Almost paradoxically, the CFE Treaty has survived the early reports of its demise. This is perhaps testimony to its value and the relative importance participating states attach to it. Ongoing changes did slow its entry into force as it was not provisionally applied until July 17, 1992. It became legally binding on all parties 10 days after the last country deposited its instruments of ratification which was not until November 9, 1992. 3The purpose of this study is to examine the future viability of the CFE Treaty for the United States. This suggests two additional queries: Will the treaty be fully implemented within the 40 months allocated? If so, what are the prospects for future conventional arms control in Europe?

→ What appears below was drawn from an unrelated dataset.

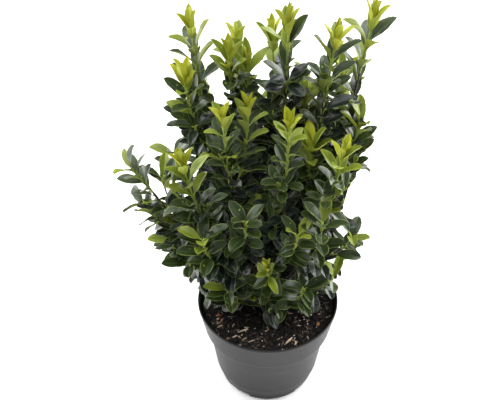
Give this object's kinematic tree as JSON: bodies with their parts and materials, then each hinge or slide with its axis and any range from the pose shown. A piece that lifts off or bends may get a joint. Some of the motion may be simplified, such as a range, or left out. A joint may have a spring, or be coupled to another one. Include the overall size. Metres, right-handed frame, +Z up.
{
  "type": "potted japanese spindle",
  "caption": "Evergreen Japanese spindle shrub with upright leafy shoots, growing in a round dark grey plastic nursery pot.",
  "frame": {"origin": "centre of the pot's flat underside, on the pot's axis", "axes": "+Z up along the pot's axis, -Y towards the pictured front of the plant, +X to its right as seen from the front"},
  "size_m": [0.3155, 0.272, 0.5699],
  "materials": {
    "pot_plastic": "matte dark grey injection-moulded plastic",
    "peat": "loose dark peat with bark chips, matte",
    "bark": "thin dark brown bark, matte",
    "foliage": "glossy leathery leaves"
  },
  "bodies": {
    "root": {"bough_back_centre": "bark", "bough_back_left": "bark", "bough_back_mid": "bark", "bough_back_right": "bark", "bough_centre_left": "bark", "bough_centre_tall": "bark", "bough_front_centre": "bark", "bough_front_left": "bark", "bough_front_right": "bark", "bough_left_arm": "bark", "bough_left_tall": "bark", "bough_mid_left": "bark", "bough_right_mid": "bark", "bough_right_side": "bark", "bough_right_tall": "bark", "crown_stem": "bark", "leaves_back_centre": "foliage", "leaves_back_left": "foliage", "leaves_back_mid": "foliage", "leaves_back_right": "foliage", "leaves_centre_left": "foliage", "leaves_centre_tall": "foliage", "leaves_front_centre": "foliage", "leaves_front_left": "foliage", "leaves_front_right": "foliage", "leaves_left_arm": "foliage", "leaves_left_tall": "foliage", "leaves_low_back": "foliage", "leaves_low_back_left": "foliage", "leaves_low_back_right": "foliage", "leaves_low_far_left": "foliage", "leaves_low_front": "foliage", "leaves_low_inner_left": "foliage", "leaves_low_inner_right": "foliage", "leaves_low_right": "foliage", "leaves_low_side_left": "foliage", "leaves_low_side_right": "foliage", "leaves_mid_left": "foliage", "leaves_right_mid": "foliage", "leaves_right_side": "foliage", "leaves_right_tall": "foliage", "pot": "pot_plastic", "potting_soil": "peat"}
  },
  "joints": []
}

The rapid pace of the CFE negotiations, the ability of participating states to deal with extraordinary change, and the steady progress towards full implementation illustrate many of the primary aspects of arms control in general and conventional arms control specifically. First, arms control only serves as a part of any nation"s overall national security strategy. As such it is a "method" to be used in seeking the overall "objective" of improved security. It is not an objective in isolation. Consequently, though the focus of any negotiation is the details of the prospective agreement, the arms control process must always be consistent with the overall direction of national security strategy. Second, "arms control" differs significantly from "disarmament." While this may seem self-evident to most people, the terms are misused so frequently that it deserves emphasis. "Arms control" is a policy method whereby states seek through negotiations to improve their security. It can not change ideologies and may not reduce hostilities. Normally objectives are to improve predictability, diminish the possibility of miscalculation (particularly in a crisis), and reduce confrontation. "Disarmament," however, is either unilateral or imposed on states normally by the victors in war such as Germany and Japan after World War II or Iraq (to some degree) following the Gulf War. Third, arms control is a political process and can not be divorced from other aspects of a nation"s security or foreign policy. It is affected by domestic events, other issues between states, and the bureaucratic process of the participating parties. Consequently, progress in one arms control forum may be affected (positively or negatively) by the success or failure of other negotiations and previous agreements. Lastly, conventional arms control is more difficult and less likely to result in success than nuclear arms control. The military resources at issue in a conventional negotiation are complex components of a nation's overall military capability. Furthermore, as in CFE, conventional negotiations are coalition or alliance undertakings which means that the political and economic institutions of many states are both involved and affected by the result. The final result must improve the overall security of all member states and be consistent with agreed alliance strategy.4

ENDNOTES

1. Lee Feinstein, "CFE: Off the Endangered List?", Arms Control Today, October 1993, p. 3.

2. Ibid., pp. 2-3.

3. NATO Office of Information and Press, "Basic Fact Sheet-- chronology of Key Arms Control Treaties and Agreements (1963- 1994)," Brussels: NATO Information Service, April 1994, pp. 3-5.

4. For a good discussion of many of these factors see Ralph A. Hallenbeck and David E. Shaver, On Disarmament: the Role of Conventional Arms Control in National Security Strategy, Carlisle Barracks, PA: Strategic Studies Institute, 1990, pp. 17-18.